Warren Bates points out that the rest of the OECD is reducing the size of government. New Zealand alone is increasing big government. In the OECD last year New Zealand alone increased taxes - nine OECD countries decreased taxes.
Bates states that just reducing the size of government from 40 percent to 30 percent of GDP would permanently increase the growth rate by half a percent. In other words, it would make everyone five percent wealthier in a decade. He concedes this is a conservative estimate because as an economist he can't estimate what he calls the dynamic factors.
It is what I call cultural factors. With one third of the total population now on state dependency, we have created a culture of dependency.
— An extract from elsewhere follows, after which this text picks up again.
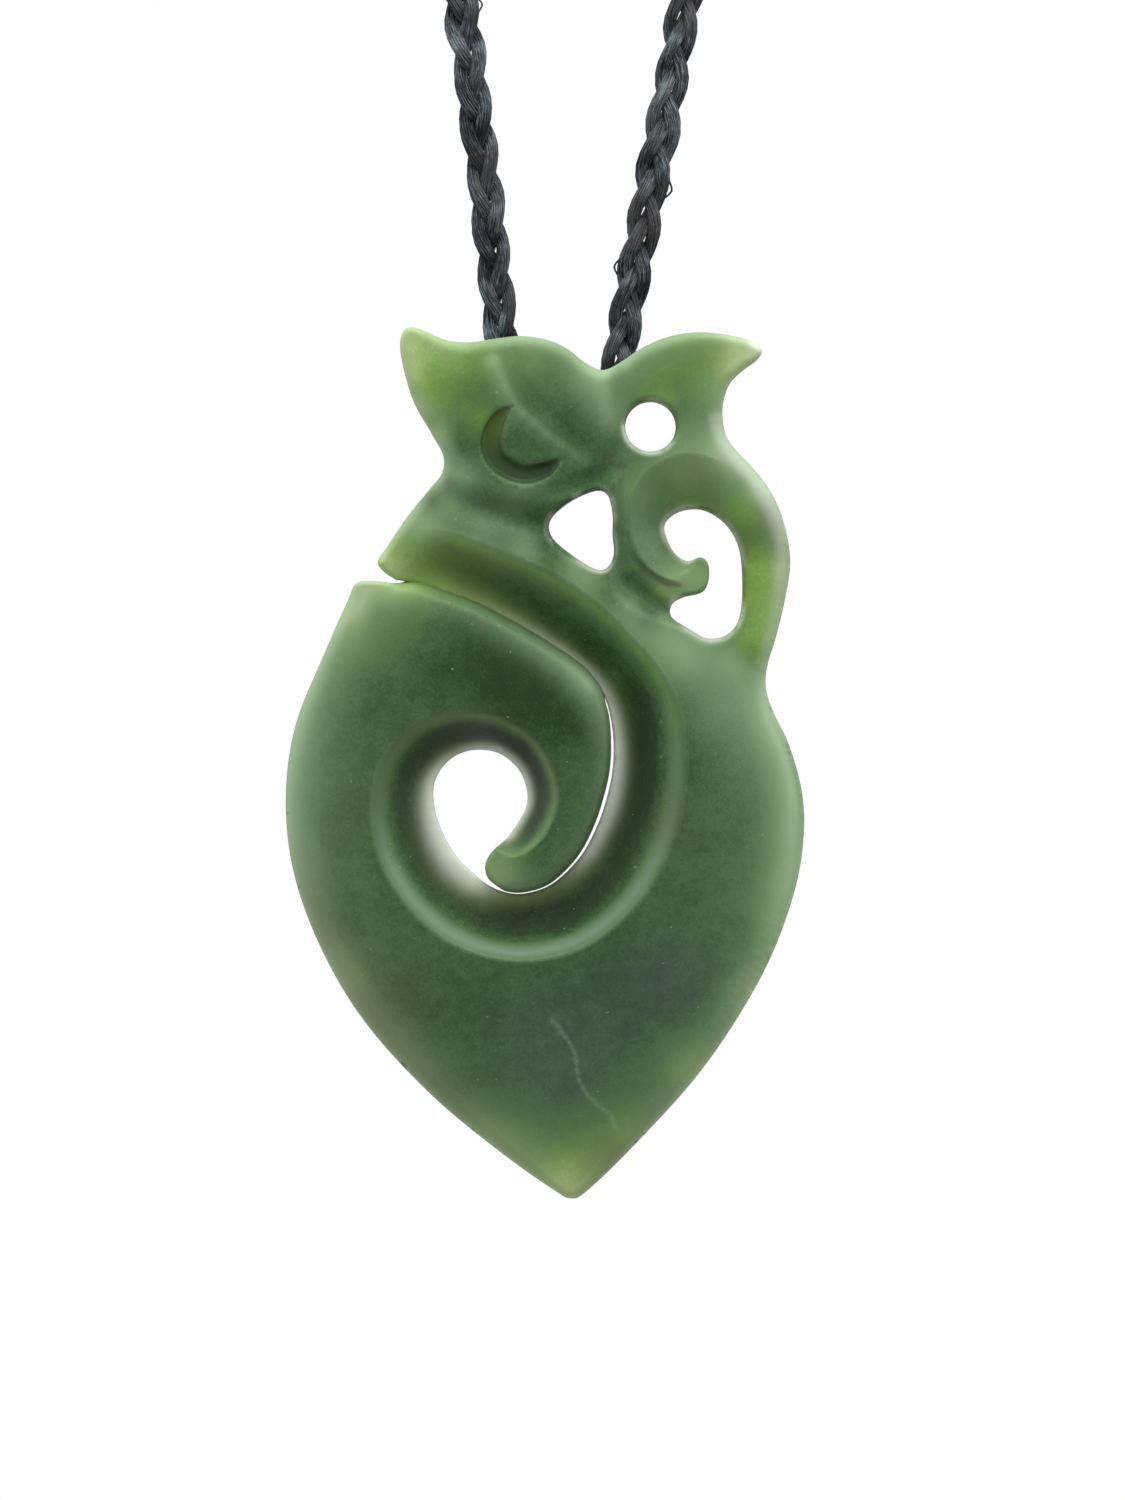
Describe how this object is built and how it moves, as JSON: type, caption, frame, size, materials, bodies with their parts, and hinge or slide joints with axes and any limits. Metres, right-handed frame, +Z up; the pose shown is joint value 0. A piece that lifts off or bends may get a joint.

We have created a society where there are 60,000 more able-bodied adults on welfare today- when unemployment is down - than there were when unemployment was double its present level.
It's an evil thing to make another adult dependent ' it's an evil thing what our state is doing to our fellow citizens. That is why real welfare reform is at the heart of ACT's message.
Delegates, it is important work that we are doing. The future of our country depends upon us. We are never going to be able to attract home again the 180,000 talented, well-educated young New Zealanders who have left since the last election, until ACT has won. And win we will.
Never underestimate the power of ideas, of the power of being right. Just as ACT MPs dominate Parliament with our fresh ideas, vision and leadership, ACT will dominate the next election.
We have gained ground at every campaign and the next election will be our break through to power.